O fato é que, sob a lógica dessa realidade, a população enquanto agente demográfico, nada pode fazer a respeito. No entanto, os dados estatísticos por ela oferecidos sobre a realidade das mulheres cotidianamente violentadas no país e que decidem pela interrupção de suas gestações, bem como o número de óbitos decorrentes de procedimentos de interrupção, ou à classe social que pertencem a maioria dessas mulheres estão sendo desconsiderados. Mas, e o povo, o que poderia fazer? Nesse caso, a resposta é: depende. Não esqueçamos que há um povo que se sente representado e seguro em caso de ratificação dessa aprovação e que não fará nada para que essa realidade se modifique.

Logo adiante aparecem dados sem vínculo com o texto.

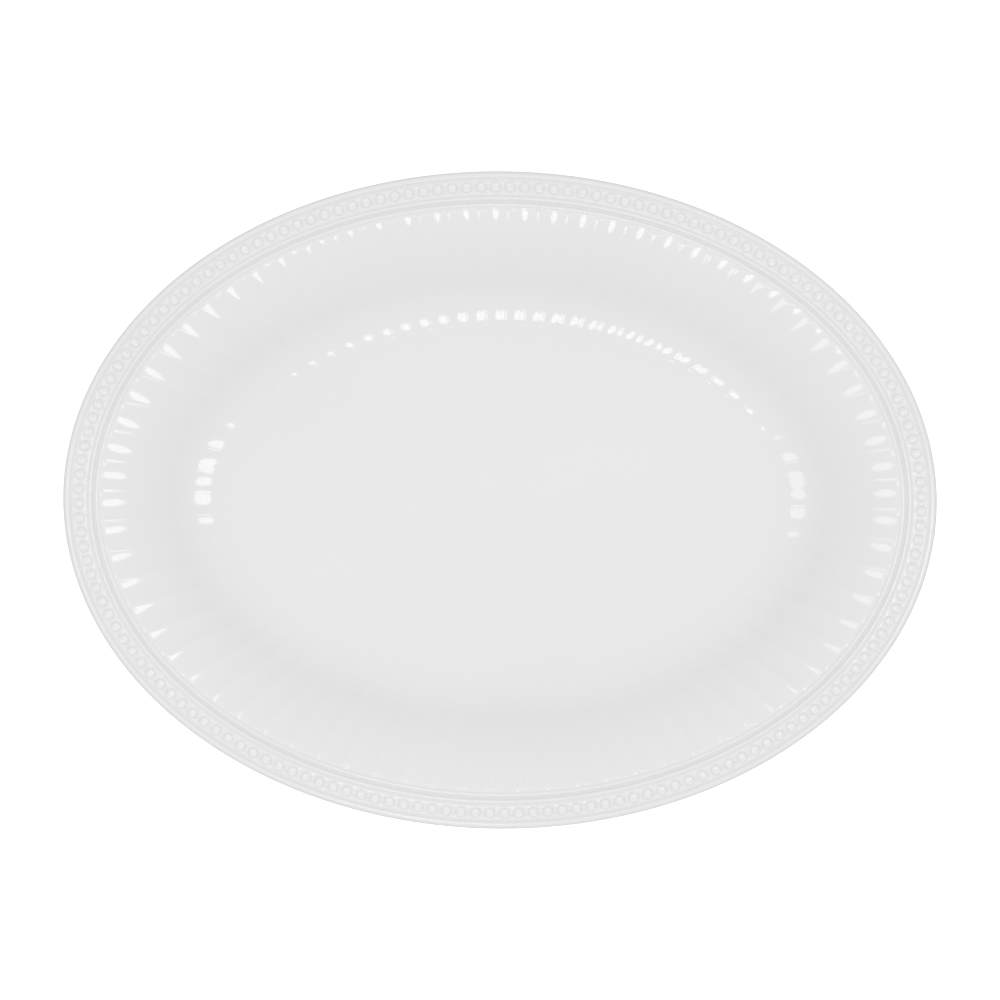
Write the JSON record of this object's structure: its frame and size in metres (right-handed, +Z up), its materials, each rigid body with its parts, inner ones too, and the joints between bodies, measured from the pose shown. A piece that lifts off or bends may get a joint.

Mas, ainda há que se perguntar: e a multidão? Bom, essa, de maneira organizada tem o dever de oferecer a resistência necessária para que o Projeto de Lei seja derrotado ainda na própria Câmara dos Deputados e não chegue ao Senado Federal. E na hipótese de ele seguir sua tramitação e ser aprovado, será essa multidão que terá o dever pressionar o Poder Executivo, para que o Presidente da República exerça o seu direito de veto.
O fato é que se alguém pode frear o avanço da extrema-direita, esse alguém é a multidão enquanto agente político. Sem a sua organização em prol da reafirmação dos direitos humanos e tantos outros individuais e coletivos que cotidianamente (e de maneira feroz) são atacados pela virulência da barbárie que rege o modus operandi do fascismo em Brasília, continuaremos vivendo essa realidade distópica que tem nos permitido cada vez menos sonhar com um futuro diferente que não virá.